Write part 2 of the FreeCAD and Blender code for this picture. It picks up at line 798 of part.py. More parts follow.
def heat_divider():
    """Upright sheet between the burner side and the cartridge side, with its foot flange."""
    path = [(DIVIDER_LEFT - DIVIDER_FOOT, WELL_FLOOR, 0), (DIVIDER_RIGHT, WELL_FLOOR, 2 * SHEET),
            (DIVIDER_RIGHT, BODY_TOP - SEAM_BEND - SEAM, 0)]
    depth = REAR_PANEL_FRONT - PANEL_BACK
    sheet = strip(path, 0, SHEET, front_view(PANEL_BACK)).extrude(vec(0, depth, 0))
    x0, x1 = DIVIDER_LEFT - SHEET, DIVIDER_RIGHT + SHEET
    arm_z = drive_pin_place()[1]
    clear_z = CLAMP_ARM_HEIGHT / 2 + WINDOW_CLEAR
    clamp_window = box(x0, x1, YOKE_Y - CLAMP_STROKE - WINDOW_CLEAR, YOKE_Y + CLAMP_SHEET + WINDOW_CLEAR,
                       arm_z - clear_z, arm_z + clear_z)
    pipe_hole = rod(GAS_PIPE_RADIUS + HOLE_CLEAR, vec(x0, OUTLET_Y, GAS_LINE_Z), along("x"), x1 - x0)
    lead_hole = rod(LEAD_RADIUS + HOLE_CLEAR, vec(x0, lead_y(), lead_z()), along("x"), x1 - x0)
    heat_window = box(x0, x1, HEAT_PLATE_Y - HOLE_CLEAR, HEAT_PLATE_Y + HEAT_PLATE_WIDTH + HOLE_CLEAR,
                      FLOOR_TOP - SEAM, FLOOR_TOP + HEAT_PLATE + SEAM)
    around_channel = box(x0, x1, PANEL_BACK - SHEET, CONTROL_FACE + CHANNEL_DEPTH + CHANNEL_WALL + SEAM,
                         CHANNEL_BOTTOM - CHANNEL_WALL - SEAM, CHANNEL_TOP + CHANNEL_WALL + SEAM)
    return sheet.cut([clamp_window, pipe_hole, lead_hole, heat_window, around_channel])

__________

What needs to be done: Retype the data exactly as given.

Result:
Write part 2 of the FreeCAD and Blender code for this picture. It picks up at line 798 of part.py. More parts follow.
def heat_divider():
    """Upright sheet between the burner side and the cartridge side, with its foot flange."""
    path = [(DIVIDER_LEFT - DIVIDER_FOOT, WELL_FLOOR, 0), (DIVIDER_RIGHT, WELL_FLOOR, 2 * SHEET),
            (DIVIDER_RIGHT, BODY_TOP - SEAM_BEND - SEAM, 0)]
    depth = REAR_PANEL_FRONT - PANEL_BACK
    sheet = strip(path, 0, SHEET, front_view(PANEL_BACK)).extrude(vec(0, depth, 0))
    x0, x1 = DIVIDER_LEFT - SHEET, DIVIDER_RIGHT + SHEET
    arm_z = drive_pin_place()[1]
    clear_z = CLAMP_ARM_HEIGHT / 2 + WINDOW_CLEAR
    clamp_window = box(x0, x1, YOKE_Y - CLAMP_STROKE - WINDOW_CLEAR, YOKE_Y + CLAMP_SHEET + WINDOW_CLEAR,
                       arm_z - clear_z, arm_z + clear_z)
    pipe_hole = rod(GAS_PIPE_RADIUS + HOLE_CLEAR, vec(x0, OUTLET_Y, GAS_LINE_Z), along("x"), x1 - x0)
    lead_hole = rod(LEAD_RADIUS + HOLE_CLEAR, vec(x0, lead_y(), lead_z()), along("x"), x1 - x0)
    heat_window = box(x0, x1, HEAT_PLATE_Y - HOLE_CLEAR, HEAT_PLATE_Y + HEAT_PLATE_WIDTH + HOLE_CLEAR,
                      FLOOR_TOP - SEAM, FLOOR_TOP + HEAT_PLATE + SEAM)
    around_channel = box(x0, x1, PANEL_BACK - SHEET, CONTROL_FACE + CHANNEL_DEPTH + CHANNEL_WALL + SEAM,
                         CHANNEL_BOTTOM - CHANNEL_WALL - SEAM, CHANNEL_TOP + CHANNEL_WALL + SEAM)
    return sheet.cut([clamp_window, pipe_hole, lead_hole, heat_window, around_channel])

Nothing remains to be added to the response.